I would recommend that if you are looking for a very easy route in Lumpy that you do Batman and Robin on Batman Pinnacle instead. It is comparable in length and almost the same difficulty, but much cleaner and more interesting climbing with a cool pinnacle summit.

Finally, for those that still want to do this route, here is some more beta on finding the start. We walked right by it in the morning, since there are dead trees everywhere, and when approaching from the east, the profile of the rock looks very different than the picture taken from the west.

When you get to just below the base, you will see a dead tree "stump". It isn't really just a stump but a huge trunk of a dead tree that apparently broke off a while ago. It is the most unmistakable thing around there and the start of the route is just above. The "trail" sort of takes you right below that dead stump and there is a cairn below. Scramble up about 30 feet of class 3/4 rock or go up easier terrain to the left and cut back right. The rest of the route is pretty straightforward.

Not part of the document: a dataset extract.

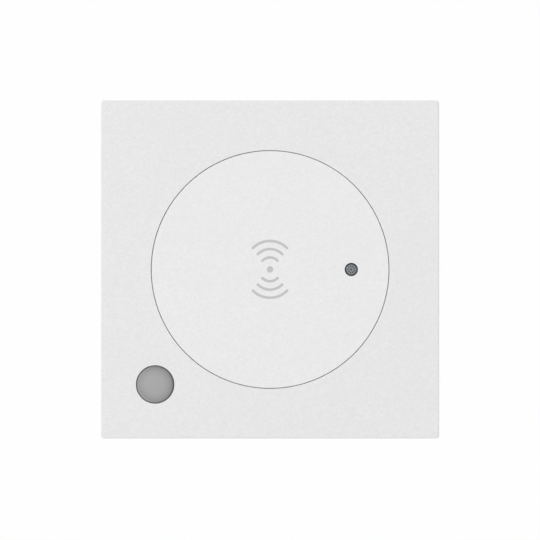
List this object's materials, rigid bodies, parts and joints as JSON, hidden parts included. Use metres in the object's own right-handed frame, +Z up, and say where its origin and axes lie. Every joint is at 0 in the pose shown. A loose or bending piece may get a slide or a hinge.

This climb is more like bushwhacking than climbing. Expect to step over numerous dead trees on the approach and either be very careful or get scratched up... the walk off is easy and not exposed, but once again you are stepping over rotting trees trying to not get too scratched up....

By Derek W
Aug 31, 2009

There is a good horn to sling to bail from at the top of the first pitch. There is currently a red sling with a rap ring in good condition we used to bail in the rain last weekend.